Task directions:
Quote only the lines from the line containing "plug += Pos(0, 0, base_height" to the line containing "before = set(bpy.data.objects)", with both of those lines included, please, exactly as written.
__________
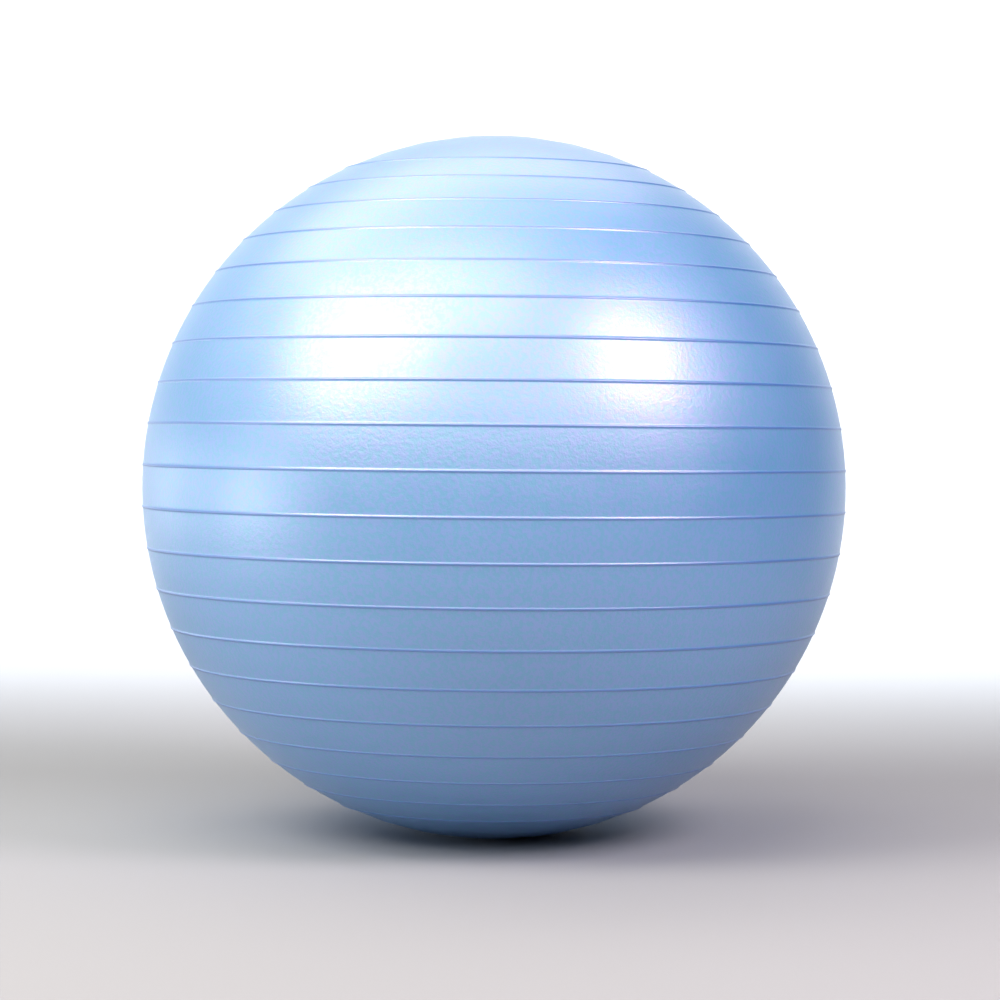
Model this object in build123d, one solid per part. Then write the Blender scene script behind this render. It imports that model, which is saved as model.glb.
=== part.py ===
from build123d import *
import os
from math import acos, degrees, sqrt

# Inflatable exercise ball of ribbed soft PVC, standing on the small flat that its own
# weight presses against the floor, with its air valve and plug straight up.
# Millimetres. Origin at the centre of the flat, +Z up through the ball's centre and the plug.

# Skin: one rotationally moulded PVC shell
BALL_RADIUS = 325.0
SKIN_WALL = 0.8

# Flat patch on the floor, and the bend that carries the skin from it into the sphere
PATCH_RADIUS = 28.0
PATCH_BEND_RADIUS = 100.0

# Grip ribs: rings moulded on the outside, one latitude each
RIBS_PER_HALF = 10
RIB_SPACING = 38.3
RIB_HEIGHT = 0.8
RIB_CREST_RADIUS = 1.6
RIB_FOOT_RADIUS = 1.6

# Valve seat: soft PVC insert fused into the skin at the top
NECK_RADIUS = 10.0
SEAT_LENGTH = 17.0
FLANGE_WIDTH = 9.0
FLANGE_THICKNESS = 2.4
FLANGE_RIM_THICKNESS = 1.0
BORE_RADIUS = 4.3
BORE_CHAMFER = 0.5
SLEEVE_WALL = 3.2
SLEEVE_EDGE_CHAMFER = 0.8

# Air plug: LDPE stopper with a flat head and a ridged, hollow shank
HEAD_OVERLAP = 2.5
HEAD_THICKNESS = 1.6
HEAD_CROWN = 0.3
HEAD_EDGE_RADIUS = 0.6
HEAD_GAP = 0.05
RIDGE_COUNT = 3
RIDGE_CREST_RADIUS = 0.9
RIDGE_CLEARANCE = 0.06
RIDGE_DEPTH = 0.64
TIP_LENGTH = 4.0
TIP_TAPER = 1.1
STEM_WALL = 2.0
CORE_END_WALL = 5.0

# The ball's centre, and the level of the valve seat's outer face, where the skin meets the neck
CENTRE_HEIGHT = PATCH_BEND_RADIUS + sqrt((BALL_RADIUS - PATCH_BEND_RADIUS) ** 2 - PATCH_RADIUS**2)
BALL_CENTRE = Vector(0, 0, CENTRE_HEIGHT)
SEAT_FACE_HEIGHT = CENTRE_HEIGHT + sqrt(BALL_RADIUS**2 - NECK_RADIUS**2)


def profile_point(radius, height):
    """Point of a turned profile: distance from the Z axis, and height."""
    return Vector(radius, 0, height)


def sphere_point(sphere_radius, radius):
    """Point on the upper half of a sphere about the ball's centre, at a distance from the Z axis."""
    return profile_point(radius, CENTRE_HEIGHT + sqrt(sphere_radius**2 - radius**2))


def latitude_point(distance, latitude):
    """Point at a distance from the ball's centre, at a latitude in degrees above the equator."""
    return BALL_CENTRE + Vector(distance, 0, 0).rotate(Axis.Y, -latitude)


def arc_about(centre, start, end):
    """Arc of less than half a turn about a centre, from one point to another."""
    middle = ((start - centre).normalized() + (end - centre).normalized()).normalized()
    return ThreePointArc(start, centre + middle * (start - centre).length, end)


def turned(edges):
    """Solid of revolution about the Z axis from a closed profile, with one face for each edge."""
    return revolve(Face(Wire(edges)), Axis.Z, 360, clean=False)


def rib_edges(latitude):
    """Profile of one rib from its upper foot to its lower one: fillet, round crest, fillet."""
    crest_distance = BALL_RADIUS + RIB_HEIGHT - RIB_CREST_RADIUS
    foot_distance = BALL_RADIUS + RIB_FOOT_RADIUS
    between = RIB_CREST_RADIUS + RIB_FOOT_RADIUS
    cosine = (crest_distance**2 + foot_distance**2 - between**2) / (2 * crest_distance * foot_distance)
    half_width = degrees(acos(cosine))
    crest = latitude_point(crest_distance, latitude)
    upper_foot = latitude_point(foot_distance, latitude + half_width)
    lower_foot = latitude_point(foot_distance, latitude - half_width)
    top = latitude_point(BALL_RADIUS, latitude + half_width)
    bottom = latitude_point(BALL_RADIUS, latitude - half_width)
    upper_join = crest + (upper_foot - crest).normalized() * RIB_CREST_RADIUS
    lower_join = crest + (lower_foot - crest).normalized() * RIB_CREST_RADIUS
    return [
        arc_about(upper_foot, top, upper_join),
        arc_about(crest, upper_join, lower_join),
        arc_about(lower_foot, lower_join, bottom),
    ]


def patch_edges(bend_centre, to_bend, inner_radius):
    """Profile of the skin's foot: outer bend, flat on the floor, then the flat and bend inside."""
    outer_edge = profile_point(PATCH_RADIUS, 0)
    inner_edge = profile_point(PATCH_RADIUS, SKIN_WALL)
    outer_middle = profile_point(0, 0)
    inner_middle = profile_point(0, SKIN_WALL)
    return [
        arc_about(bend_centre, BALL_CENTRE + to_bend * BALL_RADIUS, outer_edge),
        Line(outer_edge, outer_middle),
        Line(outer_middle, inner_middle),
        Line(inner_middle, inner_edge),
        arc_about(bend_centre, inner_edge, BALL_CENTRE + to_bend * inner_radius),
    ]


def ball_skin():
    """Hollow ribbed shell: round above, flat on the floor, with a hole for the valve seat.
    The inner wall is one plain sphere, divided into the same bands as the outside."""
    inner_radius = BALL_RADIUS - SKIN_WALL
    inner_neck = sphere_point(inner_radius, NECK_RADIUS)
    outer_neck = sphere_point(BALL_RADIUS, NECK_RADIUS)
    bend_centre = profile_point(PATCH_RADIUS, PATCH_BEND_RADIUS)
    to_bend = (bend_centre - BALL_CENTRE).normalized()
    rib_step = degrees(RIB_SPACING / BALL_RADIUS)
    latitudes = [(RIBS_PER_HALF - 0.5 - rib) * rib_step for rib in range(2 * RIBS_PER_HALF)]
    edges = []
    last = outer_neck
    for latitude in latitudes:
        rib = rib_edges(latitude)
        edges.append(arc_about(BALL_CENTRE, last, rib[0] @ 0))
        edges += rib
        last = rib[-1] @ 1
    edges.append(arc_about(BALL_CENTRE, last, BALL_CENTRE + to_bend * BALL_RADIUS))
    edges += patch_edges(bend_centre, to_bend, inner_radius)
    last = BALL_CENTRE + to_bend * inner_radius
    for latitude in reversed(latitudes):
        band_end = latitude_point(inner_radius, latitude)
        edges.append(arc_about(BALL_CENTRE, last, band_end))
        last = band_end
    edges.append(arc_about(BALL_CENTRE, last, inner_neck))
    edges.append(Line(inner_neck, outer_neck))
    return turned(edges)


def valve_seat():
    """Insert under the skin: flush neck in the hole, flange against the inner wall, bored sleeve."""
    inner_radius = BALL_RADIUS - SKIN_WALL
    sleeve_radius = BORE_RADIUS + SLEEVE_WALL
    end_height = SEAT_FACE_HEIGHT - SEAT_LENGTH
    flange_root = sphere_point(inner_radius, NECK_RADIUS)
    flange_rim = sphere_point(inner_radius, NECK_RADIUS + FLANGE_WIDTH)
    outline = [
        flange_rim,
        flange_rim - Vector(0, 0, FLANGE_RIM_THICKNESS),
        sphere_point(inner_radius - FLANGE_THICKNESS, sleeve_radius),
        profile_point(sleeve_radius, end_height + SLEEVE_EDGE_CHAMFER),
        profile_point(sleeve_radius - SLEEVE_EDGE_CHAMFER, end_height),
        profile_point(BORE_RADIUS, end_height),
        profile_point(BORE_RADIUS, SEAT_FACE_HEIGHT - BORE_CHAMFER),
        profile_point(BORE_RADIUS + BORE_CHAMFER, SEAT_FACE_HEIGHT),
        profile_point(NECK_RADIUS, SEAT_FACE_HEIGHT),
        flange_root,
    ]
    edges = [Line(a, b) for a, b in zip(outline, outline[1:])]
    edges.append(arc_about(BALL_CENTRE, flange_root, flange_rim))
    return turned(edges)


def plug_head(base_height):
    """Flat round head that covers the neck, with a slightly crowned top and a rounded edge."""
    head_radius = NECK_RADIUS + HEAD_OVERLAP
    top_height = base_height + HEAD_THICKNESS
    corner = profile_point(head_radius, base_height)
    rim_centre = profile_point(head_radius - HEAD_EDGE_RADIUS, top_height - HEAD_EDGE_RADIUS)
    rim_start = rim_centre + Vector(HEAD_EDGE_RADIUS, 0, 0)
    crown_start = rim_centre + Vector(0, 0, HEAD_EDGE_RADIUS)
    crown_top = profile_point(0, top_height + HEAD_CROWN)
    crown_radius = (crown_start.X**2 + HEAD_CROWN**2) / (2 * HEAD_CROWN)
    edges = [
        Line(profile_point(0, base_height), corner),
        Line(corner, rim_start),
        arc_about(rim_centre, rim_start, crown_start),
        arc_about(crown_top - Vector(0, 0, crown_radius), crown_start, crown_top),
        Line(crown_top, profile_point(0, base_height)),
    ]
    return turned(edges)


def plug_stem(base_height, stem_radius, stem_length):
    """Plain stem below the head, ending in a tapered tip."""
    end_height = base_height - stem_length
    outline = [
        profile_point(0, base_height),
        profile_point(stem_radius, base_height),
        profile_point(stem_radius, end_height + TIP_LENGTH),
        profile_point(stem_radius - TIP_TAPER, end_height),
        profile_point(0, end_height),
        profile_point(0, base_height),
    ]
    return turned([Line(a, b) for a, b in zip(outline, outline[1:])])


def air_plug():
    """One-piece stopper: head, stem, sealing ridges that fit the bore, and a core open at the tip."""
    base_height = SEAT_FACE_HEIGHT + HEAD_GAP
    ridge_radius = BORE_RADIUS - RIDGE_CLEARANCE
    ridge_pitch = SEAT_LENGTH / (RIDGE_COUNT + 1)
    stem_radius = ridge_radius - RIDGE_DEPTH
    stem_length = SEAT_LENGTH + TIP_LENGTH
    core_depth = stem_length - CORE_END_WALL
    core_height = base_height - stem_length + core_depth / 2
    plug = plug_head(base_height) + plug_stem(base_height, stem_radius, stem_length)
    for ridge in range(1, RIDGE_COUNT + 1):
        ring = Torus(ridge_radius - RIDGE_CREST_RADIUS, RIDGE_CREST_RADIUS)
        plug += Pos(0, 0, base_height - ridge * ridge_pitch) * ring
    return plug - Pos(0, 0, core_height) * Cylinder(stem_radius - STEM_WALL, core_depth)


os.makedirs("parts", exist_ok=True)
export_step(ball_skin(), "parts/ball_skin.step")
export_step(valve_seat(), "parts/valve_seat.step")
export_step(air_plug(), "parts/air_plug.step")
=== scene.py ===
# %% [markdown]
# # Exercise ball
# An inflatable ball of soft PVC, 65 cm across, with grip rings moulded round it and an air
# valve at the top. The exact model of its three pieces comes from CAD. Blender gives them
# their looks: the pearly blue skin, the valve seat and the waxy white plug, in soft light.

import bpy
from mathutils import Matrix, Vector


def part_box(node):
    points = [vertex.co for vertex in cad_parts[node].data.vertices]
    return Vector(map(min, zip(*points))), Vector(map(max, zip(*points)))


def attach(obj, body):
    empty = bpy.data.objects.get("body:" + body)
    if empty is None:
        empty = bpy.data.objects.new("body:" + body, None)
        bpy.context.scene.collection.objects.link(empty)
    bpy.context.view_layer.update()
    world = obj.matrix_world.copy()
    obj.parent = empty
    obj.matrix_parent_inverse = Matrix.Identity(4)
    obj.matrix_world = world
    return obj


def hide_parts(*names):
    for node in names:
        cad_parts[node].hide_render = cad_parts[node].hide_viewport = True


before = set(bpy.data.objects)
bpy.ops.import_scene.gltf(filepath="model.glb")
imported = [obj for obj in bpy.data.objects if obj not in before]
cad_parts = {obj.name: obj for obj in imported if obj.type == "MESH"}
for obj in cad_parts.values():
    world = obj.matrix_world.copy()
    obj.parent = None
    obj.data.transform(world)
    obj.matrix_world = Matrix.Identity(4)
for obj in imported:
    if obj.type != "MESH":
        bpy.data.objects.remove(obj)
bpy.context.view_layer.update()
print("CAD pieces:", sorted(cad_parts))

# %% [markdown]
# ## Sizes
# Blender works in metres here, and the maker's sizes are in millimetres, so one small
# function turns them. The places of the pieces are read from the CAD boxes, so the looks
# and the exact model can't drift apart.

# %% Sizes of the ball
from math import acos, cos, pi, radians, sin, sqrt

import bmesh
import bpy
from mathutils import Matrix, Vector


def mm(length):
    """A length in millimetres as metres."""
    return length / 1000


BALL_RADIUS = round(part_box("ball_skin")[1].x, 3)
SKIN_WALL = mm(0.8)
NECK_RADIUS = mm(10)
SEAT_FACE_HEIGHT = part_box("valve_seat")[1].z
BALL_CENTRE = Vector((0, 0, SEAT_FACE_HEIGHT - sqrt(BALL_RADIUS**2 - NECK_RADIUS**2)))
print(f"ball radius {BALL_RADIUS * 1000:.1f} mm, centre {BALL_CENTRE.z * 1000:.2f} mm up")

# %% [markdown]
# ## Drawing a section and turning it
# The ball and its plug are both round about the upright axis, so each is made as on a
# lathe: half of its section is drawn, then spun a full turn. The section is drawn with a
# pen: a last vertex that is either pulled straight to a new place or carried round a
# centre. Carrying it round is a spin too, of one vertex, which leaves a true arc behind it.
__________
Exercise response:
        plug += Pos(0, 0, base_height - ridge * ridge_pitch) * ring
    return plug - Pos(0, 0, core_height) * Cylinder(stem_radius - STEM_WALL, core_depth)


os.makedirs("parts", exist_ok=True)
export_step(ball_skin(), "parts/ball_skin.step")
export_step(valve_seat(), "parts/valve_seat.step")
export_step(air_plug(), "parts/air_plug.step")
=== scene.py ===
# %% [markdown]
# # Exercise ball
# An inflatable ball of soft PVC, 65 cm across, with grip rings moulded round it and an air
# valve at the top. The exact model of its three pieces comes from CAD. Blender gives them
# their looks: the pearly blue skin, the valve seat and the waxy white plug, in soft light.

import bpy
from mathutils import Matrix, Vector


def part_box(node):
    points = [vertex.co for vertex in cad_parts[node].data.vertices]
    return Vector(map(min, zip(*points))), Vector(map(max, zip(*points)))


def attach(obj, body):
    empty = bpy.data.objects.get("body:" + body)
    if empty is None:
        empty = bpy.data.objects.new("body:" + body, None)
        bpy.context.scene.collection.objects.link(empty)
    bpy.context.view_layer.update()
    world = obj.matrix_world.copy()
    obj.parent = empty
    obj.matrix_parent_inverse = Matrix.Identity(4)
    obj.matrix_world = world
    return obj


def hide_parts(*names):
    for node in names:
        cad_parts[node].hide_render = cad_parts[node].hide_viewport = True


before = set(bpy.data.objects)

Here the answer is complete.